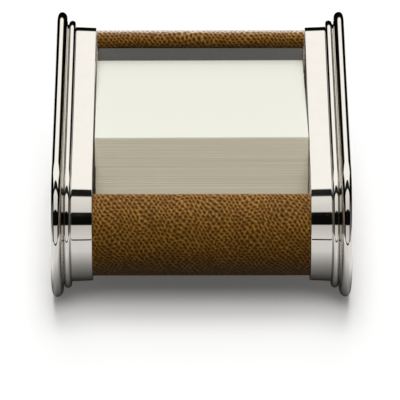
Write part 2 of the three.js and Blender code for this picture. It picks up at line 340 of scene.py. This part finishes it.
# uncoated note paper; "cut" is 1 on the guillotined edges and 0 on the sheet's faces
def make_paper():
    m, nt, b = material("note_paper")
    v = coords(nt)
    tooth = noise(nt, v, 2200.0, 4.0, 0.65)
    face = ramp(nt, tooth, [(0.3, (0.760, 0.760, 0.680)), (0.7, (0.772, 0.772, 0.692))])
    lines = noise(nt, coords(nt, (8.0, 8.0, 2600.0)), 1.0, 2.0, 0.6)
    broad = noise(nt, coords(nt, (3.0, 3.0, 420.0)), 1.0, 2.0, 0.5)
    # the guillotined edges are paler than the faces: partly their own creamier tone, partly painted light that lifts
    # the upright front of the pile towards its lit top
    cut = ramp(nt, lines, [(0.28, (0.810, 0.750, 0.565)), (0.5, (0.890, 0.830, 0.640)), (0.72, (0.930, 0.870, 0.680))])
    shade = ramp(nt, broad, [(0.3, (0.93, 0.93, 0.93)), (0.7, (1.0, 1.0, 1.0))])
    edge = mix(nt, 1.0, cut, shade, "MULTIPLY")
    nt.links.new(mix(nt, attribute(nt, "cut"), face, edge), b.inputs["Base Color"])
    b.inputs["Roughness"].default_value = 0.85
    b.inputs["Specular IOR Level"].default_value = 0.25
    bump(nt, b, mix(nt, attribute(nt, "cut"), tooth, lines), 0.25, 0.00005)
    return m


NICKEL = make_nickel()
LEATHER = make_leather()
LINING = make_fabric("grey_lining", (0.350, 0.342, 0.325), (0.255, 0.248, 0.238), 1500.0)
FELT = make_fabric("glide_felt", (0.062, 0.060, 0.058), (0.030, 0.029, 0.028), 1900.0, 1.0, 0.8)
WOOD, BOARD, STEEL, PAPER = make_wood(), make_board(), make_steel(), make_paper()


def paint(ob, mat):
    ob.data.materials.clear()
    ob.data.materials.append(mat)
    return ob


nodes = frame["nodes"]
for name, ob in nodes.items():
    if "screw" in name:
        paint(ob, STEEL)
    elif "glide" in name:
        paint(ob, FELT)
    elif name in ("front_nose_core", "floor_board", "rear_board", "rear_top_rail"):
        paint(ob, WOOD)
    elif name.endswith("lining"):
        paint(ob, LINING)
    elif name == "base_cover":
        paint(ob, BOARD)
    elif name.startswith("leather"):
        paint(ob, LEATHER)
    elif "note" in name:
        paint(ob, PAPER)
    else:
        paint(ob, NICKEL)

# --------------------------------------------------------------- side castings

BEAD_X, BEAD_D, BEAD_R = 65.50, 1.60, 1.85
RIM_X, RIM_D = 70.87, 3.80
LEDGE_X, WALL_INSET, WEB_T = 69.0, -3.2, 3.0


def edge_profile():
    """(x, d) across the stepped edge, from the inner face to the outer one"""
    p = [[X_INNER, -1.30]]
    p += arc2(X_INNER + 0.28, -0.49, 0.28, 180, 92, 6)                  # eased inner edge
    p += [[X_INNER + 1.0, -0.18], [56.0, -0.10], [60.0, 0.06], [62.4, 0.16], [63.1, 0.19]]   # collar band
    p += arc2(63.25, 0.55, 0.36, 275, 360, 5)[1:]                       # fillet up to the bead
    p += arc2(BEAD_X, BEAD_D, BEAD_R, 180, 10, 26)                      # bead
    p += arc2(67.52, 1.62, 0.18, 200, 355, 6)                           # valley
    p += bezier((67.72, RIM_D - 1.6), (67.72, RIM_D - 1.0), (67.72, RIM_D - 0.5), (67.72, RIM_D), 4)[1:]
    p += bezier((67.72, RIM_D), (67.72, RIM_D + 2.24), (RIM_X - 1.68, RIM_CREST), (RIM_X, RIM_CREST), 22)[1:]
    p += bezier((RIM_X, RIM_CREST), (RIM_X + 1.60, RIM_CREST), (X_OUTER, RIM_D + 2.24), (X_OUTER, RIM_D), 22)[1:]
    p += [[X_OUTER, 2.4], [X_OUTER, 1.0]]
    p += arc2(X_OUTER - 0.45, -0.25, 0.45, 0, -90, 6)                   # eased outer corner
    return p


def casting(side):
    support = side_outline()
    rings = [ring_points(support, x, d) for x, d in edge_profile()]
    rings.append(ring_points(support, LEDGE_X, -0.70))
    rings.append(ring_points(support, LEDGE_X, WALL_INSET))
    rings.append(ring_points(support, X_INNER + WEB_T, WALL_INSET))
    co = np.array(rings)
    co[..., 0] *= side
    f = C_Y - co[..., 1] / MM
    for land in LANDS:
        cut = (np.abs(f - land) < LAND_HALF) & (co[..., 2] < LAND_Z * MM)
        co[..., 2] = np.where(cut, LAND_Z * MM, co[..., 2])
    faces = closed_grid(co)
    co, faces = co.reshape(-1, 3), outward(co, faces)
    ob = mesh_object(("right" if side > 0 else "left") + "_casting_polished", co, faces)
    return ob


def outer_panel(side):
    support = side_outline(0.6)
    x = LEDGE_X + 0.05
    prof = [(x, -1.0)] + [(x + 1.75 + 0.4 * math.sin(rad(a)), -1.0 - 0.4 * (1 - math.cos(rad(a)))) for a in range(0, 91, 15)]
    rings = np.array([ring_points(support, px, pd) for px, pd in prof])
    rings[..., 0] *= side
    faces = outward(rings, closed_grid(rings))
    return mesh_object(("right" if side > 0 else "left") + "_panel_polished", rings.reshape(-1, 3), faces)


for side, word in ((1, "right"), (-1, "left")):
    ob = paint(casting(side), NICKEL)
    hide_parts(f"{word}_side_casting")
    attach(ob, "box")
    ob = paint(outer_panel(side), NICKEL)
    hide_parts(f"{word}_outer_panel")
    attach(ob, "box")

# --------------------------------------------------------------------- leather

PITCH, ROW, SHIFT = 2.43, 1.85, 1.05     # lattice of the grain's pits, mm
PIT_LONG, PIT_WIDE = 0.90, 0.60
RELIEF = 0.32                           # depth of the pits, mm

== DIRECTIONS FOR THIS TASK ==
Return the listing above in its exact form.

== TASK SOLUTION ==
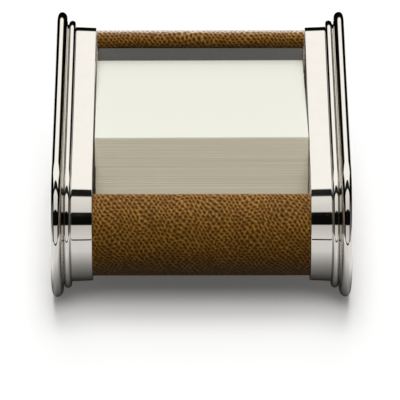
Write part 2 of the three.js and Blender code for this picture. It picks up at line 340 of scene.py. This part finishes it.
# uncoated note paper; "cut" is 1 on the guillotined edges and 0 on the sheet's faces
def make_paper():
    m, nt, b = material("note_paper")
    v = coords(nt)
    tooth = noise(nt, v, 2200.0, 4.0, 0.65)
    face = ramp(nt, tooth, [(0.3, (0.760, 0.760, 0.680)), (0.7, (0.772, 0.772, 0.692))])
    lines = noise(nt, coords(nt, (8.0, 8.0, 2600.0)), 1.0, 2.0, 0.6)
    broad = noise(nt, coords(nt, (3.0, 3.0, 420.0)), 1.0, 2.0, 0.5)
    # the guillotined edges are paler than the faces: partly their own creamier tone, partly painted light that lifts
    # the upright front of the pile towards its lit top
    cut = ramp(nt, lines, [(0.28, (0.810, 0.750, 0.565)), (0.5, (0.890, 0.830, 0.640)), (0.72, (0.930, 0.870, 0.680))])
    shade = ramp(nt, broad, [(0.3, (0.93, 0.93, 0.93)), (0.7, (1.0, 1.0, 1.0))])
    edge = mix(nt, 1.0, cut, shade, "MULTIPLY")
    nt.links.new(mix(nt, attribute(nt, "cut"), face, edge), b.inputs["Base Color"])
    b.inputs["Roughness"].default_value = 0.85
    b.inputs["Specular IOR Level"].default_value = 0.25
    bump(nt, b, mix(nt, attribute(nt, "cut"), tooth, lines), 0.25, 0.00005)
    return m


NICKEL = make_nickel()
LEATHER = make_leather()
LINING = make_fabric("grey_lining", (0.350, 0.342, 0.325), (0.255, 0.248, 0.238), 1500.0)
FELT = make_fabric("glide_felt", (0.062, 0.060, 0.058), (0.030, 0.029, 0.028), 1900.0, 1.0, 0.8)
WOOD, BOARD, STEEL, PAPER = make_wood(), make_board(), make_steel(), make_paper()


def paint(ob, mat):
    ob.data.materials.clear()
    ob.data.materials.append(mat)
    return ob


nodes = frame["nodes"]
for name, ob in nodes.items():
    if "screw" in name:
        paint(ob, STEEL)
    elif "glide" in name:
        paint(ob, FELT)
    elif name in ("front_nose_core", "floor_board", "rear_board", "rear_top_rail"):
        paint(ob, WOOD)
    elif name.endswith("lining"):
        paint(ob, LINING)
    elif name == "base_cover":
        paint(ob, BOARD)
    elif name.startswith("leather"):
        paint(ob, LEATHER)
    elif "note" in name:
        paint(ob, PAPER)
    else:
        paint(ob, NICKEL)

# --------------------------------------------------------------- side castings

BEAD_X, BEAD_D, BEAD_R = 65.50, 1.60, 1.85
RIM_X, RIM_D = 70.87, 3.80
LEDGE_X, WALL_INSET, WEB_T = 69.0, -3.2, 3.0


def edge_profile():
    """(x, d) across the stepped edge, from the inner face to the outer one"""
    p = [[X_INNER, -1.30]]
    p += arc2(X_INNER + 0.28, -0.49, 0.28, 180, 92, 6)                  # eased inner edge
    p += [[X_INNER + 1.0, -0.18], [56.0, -0.10], [60.0, 0.06], [62.4, 0.16], [63.1, 0.19]]   # collar band
    p += arc2(63.25, 0.55, 0.36, 275, 360, 5)[1:]                       # fillet up to the bead
    p += arc2(BEAD_X, BEAD_D, BEAD_R, 180, 10, 26)                      # bead
    p += arc2(67.52, 1.62, 0.18, 200, 355, 6)                           # valley
    p += bezier((67.72, RIM_D - 1.6), (67.72, RIM_D - 1.0), (67.72, RIM_D - 0.5), (67.72, RIM_D), 4)[1:]
    p += bezier((67.72, RIM_D), (67.72, RIM_D + 2.24), (RIM_X - 1.68, RIM_CREST), (RIM_X, RIM_CREST), 22)[1:]
    p += bezier((RIM_X, RIM_CREST), (RIM_X + 1.60, RIM_CREST), (X_OUTER, RIM_D + 2.24), (X_OUTER, RIM_D), 22)[1:]
    p += [[X_OUTER, 2.4], [X_OUTER, 1.0]]
    p += arc2(X_OUTER - 0.45, -0.25, 0.45, 0, -90, 6)                   # eased outer corner
    return p


def casting(side):
    support = side_outline()
    rings = [ring_points(support, x, d) for x, d in edge_profile()]
    rings.append(ring_points(support, LEDGE_X, -0.70))
    rings.append(ring_points(support, LEDGE_X, WALL_INSET))
    rings.append(ring_points(support, X_INNER + WEB_T, WALL_INSET))
    co = np.array(rings)
    co[..., 0] *= side
    f = C_Y - co[..., 1] / MM
    for land in LANDS:
        cut = (np.abs(f - land) < LAND_HALF) & (co[..., 2] < LAND_Z * MM)
        co[..., 2] = np.where(cut, LAND_Z * MM, co[..., 2])
    faces = closed_grid(co)
    co, faces = co.reshape(-1, 3), outward(co, faces)
    ob = mesh_object(("right" if side > 0 else "left") + "_casting_polished", co, faces)
    return ob


def outer_panel(side):
    support = side_outline(0.6)
    x = LEDGE_X + 0.05
    prof = [(x, -1.0)] + [(x + 1.75 + 0.4 * math.sin(rad(a)), -1.0 - 0.4 * (1 - math.cos(rad(a)))) for a in range(0, 91, 15)]
    rings = np.array([ring_points(support, px, pd) for px, pd in prof])
    rings[..., 0] *= side
    faces = outward(rings, closed_grid(rings))
    return mesh_object(("right" if side > 0 else "left") + "_panel_polished", rings.reshape(-1, 3), faces)


for side, word in ((1, "right"), (-1, "left")):
    ob = paint(casting(side), NICKEL)
    hide_parts(f"{word}_side_casting")
    attach(ob, "box")
    ob = paint(outer_panel(side), NICKEL)
    hide_parts(f"{word}_outer_panel")
    attach(ob, "box")

# --------------------------------------------------------------------- leather

PITCH, ROW, SHIFT = 2.43, 1.85, 1.05     # lattice of the grain's pits, mm
PIT_LONG, PIT_WIDE = 0.90, 0.60
RELIEF = 0.32                           # depth of the pits, mm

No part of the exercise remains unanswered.